Priestess Jeaney gets some help from Rip Taylor at a Bacchanalian celebration, where young men, if there are any present, may be sacrificed. Perhaps young men fear the women dominated Church because they fear being subject to the fate of Pentheus?
Using spurious scholarship to support their claims, these women on a mission officiate at ceremonies where journalists often outnumber participants. A small number of people really want this to happen, but it's a sure-fire way to empty a church as most of America's main-line denominations are discovering as they sink into irrelevance; unfortunately for them, sneaky PR gadjetry often enhances the hilarity of their position rather than lead them to consciousness of the problem. That's what makes satire so wonderful, is the blissful ignorance of a man, or in this case a woman, about to step into a casm of well-deserved ridicule. Of course, the practice of allowing women on the altar at all is often confusing; as much as we might revere particular women, they don't belong up there any more than the elderly Knights of Columbus guys who insist on "doing" the readings on Sundays in somber colored suit and tie to the deafening tedium of the scant "massgoers" who endure it all, again.
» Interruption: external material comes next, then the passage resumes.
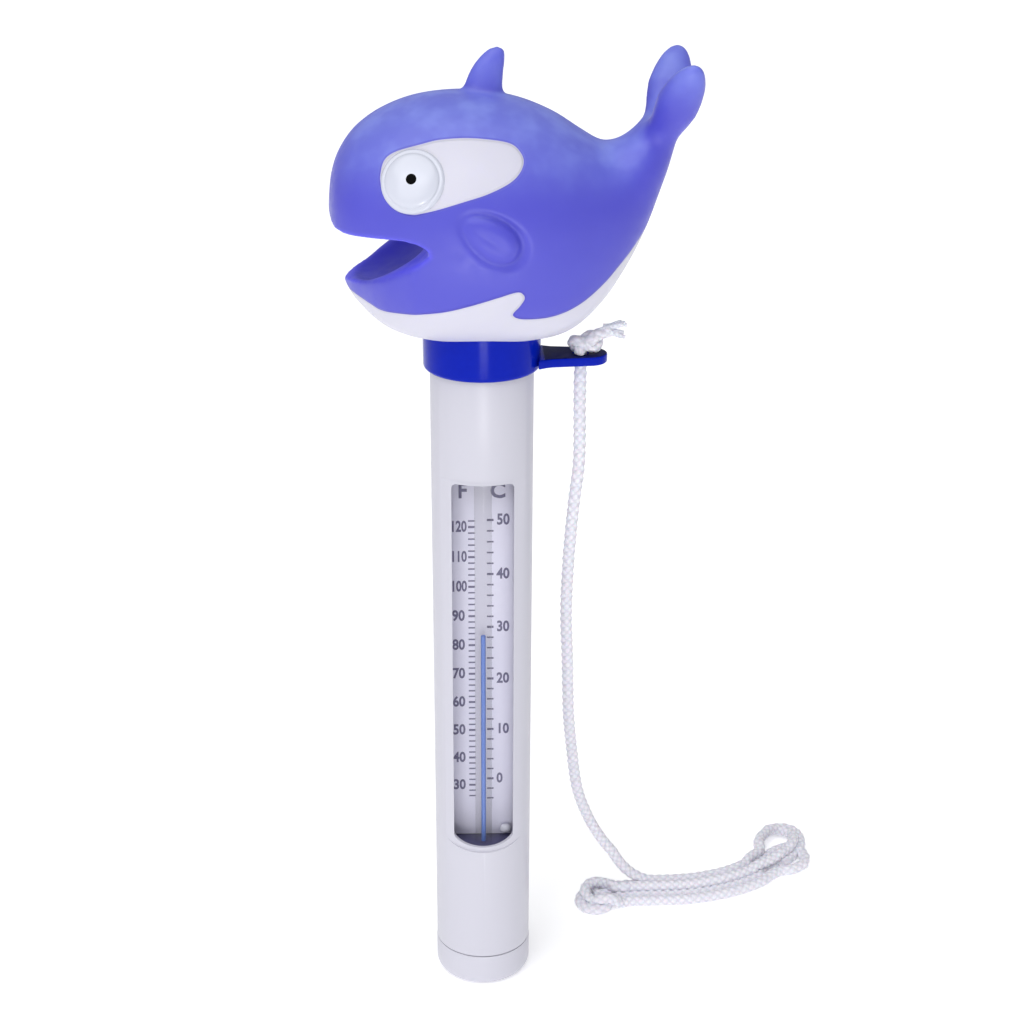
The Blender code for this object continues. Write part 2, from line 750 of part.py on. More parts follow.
def neck_profile():
    """The opening that snaps over the collar: a straight hole, wider above for the lip."""
    low = COLLAR_BOTTOM_Z
    step = COLLAR_TOP_Z - GAP
    top = LIP_TOP_Z + PLUG_FLANGE + GAP
    hole = COLLAR_R + GAP
    wide = LIP_R + GAP
    return ((0.0, low), (hole, low), (hole, step), (wide, step), (wide, top), (0.0, top))


def make_whale(materials):
    whale = plain_object("whale_shell", whale_body_mesh())
    for side in (-1, 1):
        whale = join(whale, fluke_mesh(side))
        whale = join(whale, side_fin_mesh(side))
        whale = join(whale, eye_mesh(side))
    whale = join(whale, dorsal_fin_mesh())
    whale = cut(whale, mouth_mesh(0.0))
    whale = cut(whale, jaw_scoop_mesh(0.0))
    cavity = plain_object("cavity", whale_cavity_mesh())
    cavity = cut(cavity, mouth_mesh(SKIN))
    cavity = cut(cavity, jaw_scoop_mesh(SKIN))
    whale = apply_boolean(whale, cavity, "DIFFERENCE")
    whale = cut(whale, turned_mesh("neck", neck_profile()))
    whale.data.materials.append(materials["whale_vinyl"])
    return restyle(whale)


def route_points(route, step):
    """Evenly spaced points on a smooth curve through the route."""
    fine = [Vector(spline(route, (len(route) - 1) * i / 800)) for i in range(801)]
    lengths = [0.0]
    for first, second in zip(fine, fine[1:]):
        lengths.append(lengths[-1] + (second - first).length)
    count = round(lengths[-1] / step)
    points = []
    k = 0
    for i in range(count + 1):
        target = lengths[-1] * i / count
        while k < len(fine) - 2 and lengths[k + 1] < target:
            k += 1
        share = (target - lengths[k]) / (lengths[k + 1] - lengths[k])
        points.append(fine[k].lerp(fine[k + 1], share))
    return points


def make_cord(materials):
    curve = bpy.data.curves.new("tether_cord", "CURVE")
    curve.dimensions = "3D"
    curve.bevel_depth = CORD_R
    curve.bevel_resolution = 2
    curve.use_fill_caps = True
    points = route_points(CORD_ROUTE, CORD_STEP)
    line = curve.splines.new("POLY")
    line.points.add(len(points) - 1)
    for target, point in zip(line.points, points):
        target.co = (*point, 1.0)
    curve.materials.append(materials["cord_braid"])
    item = bpy.data.objects.new("tether_cord", curve)
    bpy.context.collection.objects.link(item)


def make_knot(materials):
    centre = Vector((HOLE_X + 0.0004, 0.0, TAB_TOP_Z + GAP + KNOT_RADII[2]))
    knot = blob_mesh("cord_knot", centre, UPRIGHT, KNOT_RADII, 16, 10)
    tail = Vector((0.92, 0.10, 0.38)).normalized()
    over = Vector((0, 1, 0)) - tail * tail.y
    over.normalize()
    middle = centre + Vector((0.0045, 0.0004, 0.0022))
    directions = (tail, over, tail.cross(over))
    item = plain_object("cord_knot", knot)
    item = join(item, blob_mesh("tail", middle, directions, KNOT_TAIL_RADII, 12, 8))
    item.data.materials.append(materials["cord_braid"])
    restyle(item)


def make_hank(materials):
    """The folded cord as one flat-lying outline with round ends, wider where its loops open."""
    spans = len(HANK_LINE) - 1
    line = []
    for i in range(HANK_STEPS + 1):
        line.append(Vector((*spline(HANK_LINE, spans * i / HANK_STEPS), 0.0)))
    left = []
    right = []
    for i, point in enumerate(line):
        ahead = line[min(i + 1, HANK_STEPS)] - line[max(i - 1, 0)]
        normal = Vector((-ahead.y, ahead.x, 0.0)).normalized()
        share = (i - HANK_SWELL_START) / (HANK_STEPS - HANK_SWELL_START)
        swell = HANK_HALF_WIDTH + HANK_SWELL * max(0.0, share)
        left.append(point + normal * swell)
        right.append(point - normal * swell)
    start_cap = end_arc(line[0], right[0], left[0], line[0] - line[1])
    end_cap = end_arc(line[-1], left[-1], right[-1], line[-1] - line[-2])
    outline = [(p.x, p.y) for p in [*left, *end_cap, *reversed(right), *start_cap]]
    mesh = slab_mesh("cord_hank", outline[::-1], 0.0, HANK_HEIGHT)
    finish_object("cord_hank", mesh, materials["cord_braid"])


def end_arc(centre, start, end, outward):
    """Points of a half round between two outline points."""
    radius = (start - centre).length
    first = (start - centre).normalized()
    out = outward.normalized()
    points = []
    for i in range(1, 8):
        angle = math.pi * i / 8
        points.append(centre + (first * math.cos(angle) + out * math.sin(angle)) * radius)
    return points


def main():
    clear_scene()
    materials = make_materials()
    make_outer_tube(materials)
    make_bottom_cap(materials)
    make_ballast(materials)
    make_sleeve(materials)
    make_plug("sleeve_bottom_plug", "sleeve_bottom_seal", SLEEVE_BOTTOM_Z, 1, materials)
    make_plug("sleeve_top_plug", "sleeve_top_seal", SLEEVE_TOP_Z, -1, materials)
    make_thermometer(materials)
    make_grommet("lower_grommet", LOWER_GROMMET_Z, materials)
    make_grommet("upper_grommet", UPPER_GROMMET_Z, materials)
    make_card(materials)
    make_collar(materials)
    make_float_plug(materials)
    make_top_pad(materials)
    make_whale(materials)
    make_cord(materials)
    make_knot(materials)
    make_hank(materials)


main()
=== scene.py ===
import json
import math

import bmesh
import bpy
import numpy as np
from mathutils import Matrix, Vector

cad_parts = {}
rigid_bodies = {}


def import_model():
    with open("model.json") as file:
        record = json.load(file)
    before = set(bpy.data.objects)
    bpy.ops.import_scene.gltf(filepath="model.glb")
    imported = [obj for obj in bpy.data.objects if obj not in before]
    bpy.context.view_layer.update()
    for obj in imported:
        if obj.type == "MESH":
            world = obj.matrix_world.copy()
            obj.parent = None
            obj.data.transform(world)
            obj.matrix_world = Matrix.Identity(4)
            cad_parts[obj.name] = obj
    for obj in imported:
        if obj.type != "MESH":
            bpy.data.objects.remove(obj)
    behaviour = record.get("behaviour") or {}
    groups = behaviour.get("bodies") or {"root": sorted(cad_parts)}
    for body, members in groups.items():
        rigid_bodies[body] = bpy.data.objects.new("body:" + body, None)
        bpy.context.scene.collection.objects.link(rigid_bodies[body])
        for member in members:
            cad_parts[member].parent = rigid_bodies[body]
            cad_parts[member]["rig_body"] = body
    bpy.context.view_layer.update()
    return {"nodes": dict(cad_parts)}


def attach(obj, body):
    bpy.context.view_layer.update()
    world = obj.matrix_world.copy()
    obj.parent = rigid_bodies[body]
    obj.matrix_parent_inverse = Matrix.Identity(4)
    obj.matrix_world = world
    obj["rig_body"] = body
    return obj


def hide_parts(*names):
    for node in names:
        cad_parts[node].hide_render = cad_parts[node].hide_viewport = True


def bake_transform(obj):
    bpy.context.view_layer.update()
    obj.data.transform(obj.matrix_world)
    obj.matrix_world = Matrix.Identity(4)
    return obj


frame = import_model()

MM = 0.001
CAMERA_PLACE = (-0.00699, -0.38912, 0.27317)
CAMERA_LENS = 66.66
POINT = 1e-6  # a smaller radius than this is a point on the axis
HEAD = "float_head"
TUBE = "thermometer_tube"
LEVEL = "spirit_level"


# ---- camera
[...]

From an aesthetic standpoint, it demeans the liturgy, it's part of an overall programme to mashe everything down to the level of pablum which most men don't find very necessary or enervating.
The overweening presence of women in parish life, in liturgical functions is simply more evidence, certainly stronger evidence then their archaeological "evidence" of wymyn Bishops, that there is a common causality between low participation in Church by marriageable adult males. It's an opportunity to take a nap or stay in bed on Sundays.